Active Time
30 MIN
Total Time
1 HR 30 MIN
Yield
Serves : 6

How to Make It

Step 1    

Fill a bowl with ice water and set another bowl in it. Set a strainer in the bowl. In a large metal bowl, whisk the lemon zest and juice with 1 cup of the sugar, the eggs and the egg yolks. Set the metal bowl over a pot of simmering water and cook the curd, whisking, until thick, about 7 minutes. Remove from the heat and whisk in the cubed butter until melted. Strain the lemon curd into the bowl in the ice water bath and press a sheet of plastic wrap directly onto the surface. Let cool completely, about 1 hour.

Step 2    

Meanwhile, in a medium saucepan, combine the remaining 1/2 cup of sugar with the water, vanilla bean and seeds and dried cherries and bring to a simmer.
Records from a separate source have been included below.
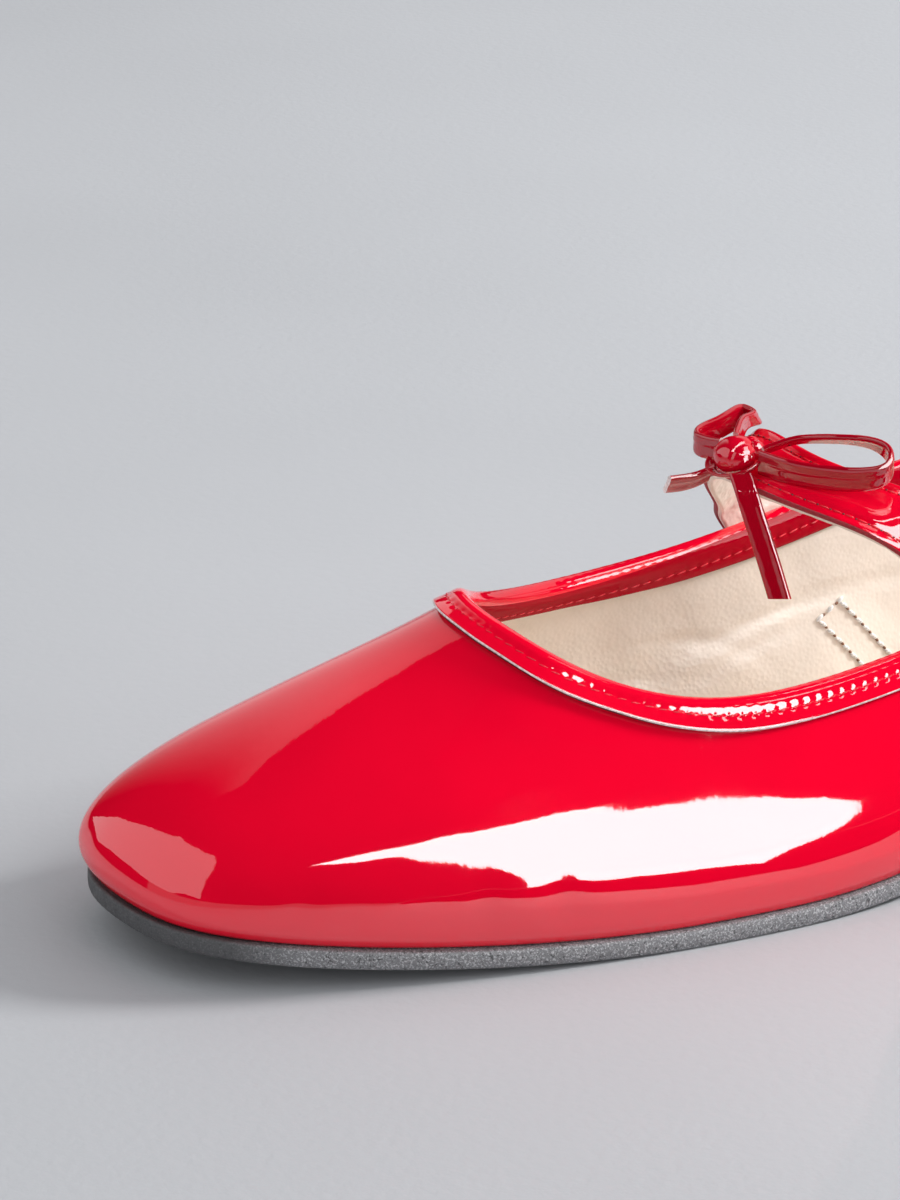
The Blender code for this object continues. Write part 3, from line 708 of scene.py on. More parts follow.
def patent_leather(name, colour, ripple, lacquer_share=1.0):
    """Dyed leather under a clear lacquer, with the lacquer's slight unevenness."""
    material, tree, shader = new_finish(name, colour, 0.5)
    clouds = spread(tree, grain(tree, 0.03, 3.0), 0.35, 0.65, 0.0, 1.0)
    tint = blend_colours(tree, clouds, colour, shade(colour, 0.93))
    tree.links.new(tint, shader.inputs["Base Color"])
    set_inputs(shader, {"Specular IOR Level": 0.0, "Coat Weight": lacquer_share})
    set_inputs(shader, {"Coat Roughness": LACQUER_ROUGHNESS, "Coat IOR": LACQUER_IOR})
    lacquer = emboss(tree, grain(tree, LACQUER_SWELL, 1.0), 2.2 * ripple)
    fine = grain(tree, LACQUER_GRAIN, 2.0, 0.5, (1.0, 1.0, 0.3))
    lacquer = emboss(tree, fine, 0.55 * ripple, lacquer)
    tree.links.new(lacquer, shader.inputs["Normal"])
    tree.links.new(lacquer, shader.inputs["Coat Normal"])
    return material


def lining_leather(name, colour, pebble_depth):
    """Soft pebbled lining leather with a few darker, rubbed clouds."""
    material, tree, shader = new_finish(name, colour, 0.5)
    clouds = spread(tree, grain(tree, 0.012, 4.0), 0.35, 0.7, 0.0, 1.0)
    tint = blend_colours(tree, clouds, colour, shade(colour, 0.90))
    tree.links.new(tint, shader.inputs["Base Color"])
    tree.links.new(spread(tree, grain(tree, 0.002, 3.0), 0.3, 0.7, 0.34, 0.50), shader.inputs["Roughness"])
    surface = emboss(tree, grain(tree, 0.006, 2.0, 0.5), 0.00012)
    surface = emboss(tree, pebbles(tree, 0.00075), pebble_depth, surface)
    tree.links.new(surface, shader.inputs["Normal"])
    set_inputs(shader, {"Sheen Weight": 0.08})
    return material


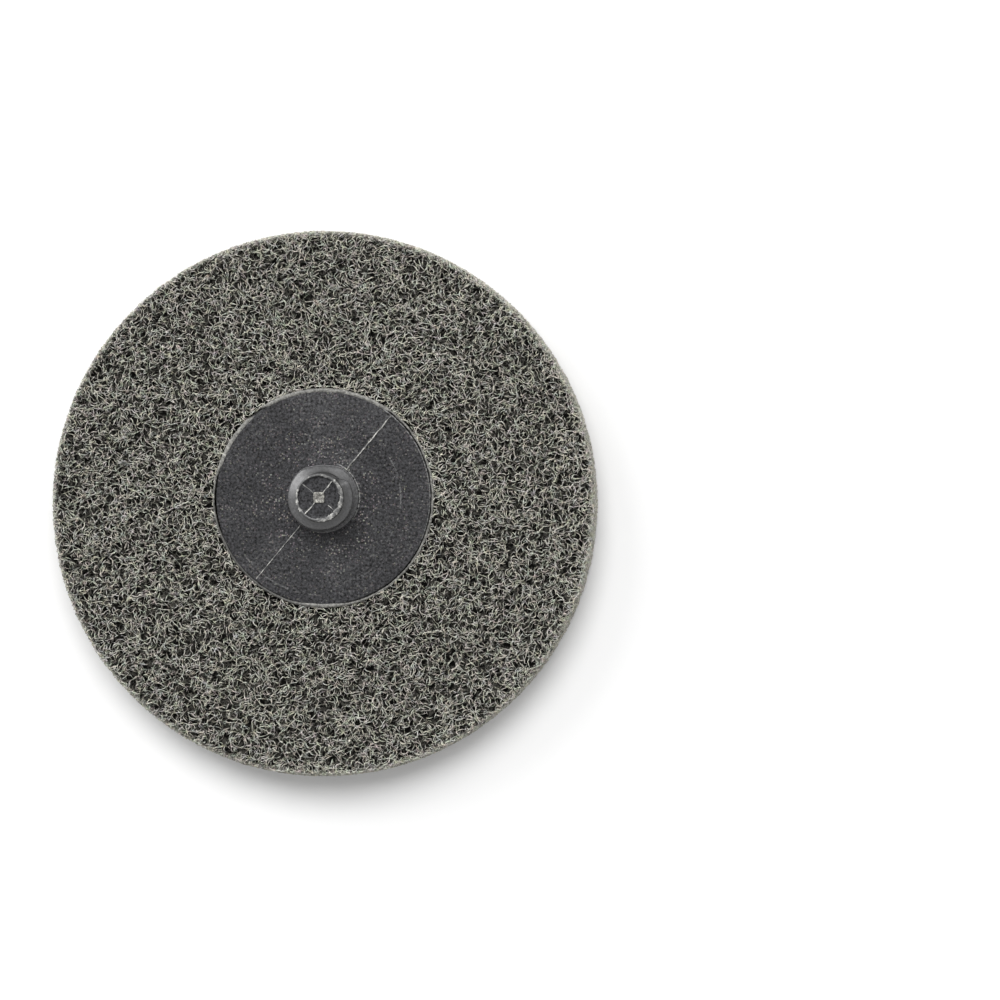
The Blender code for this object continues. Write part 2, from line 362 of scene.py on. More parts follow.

Cook over moderate heat until the cherries are plump and the liquid is reduced by half, about 10 minutes. Let cool completely, then discard the vanilla bean.

Step 3    

Spoon the lemon curd into 6 glasses and top each with a dollop of crème fraîche. Spoon the cherries and sauce all around and serve with the Buttery Vanilla Shortbread.

Make Ahead

The lemon curd and cherries can be refrigerated separately overnight.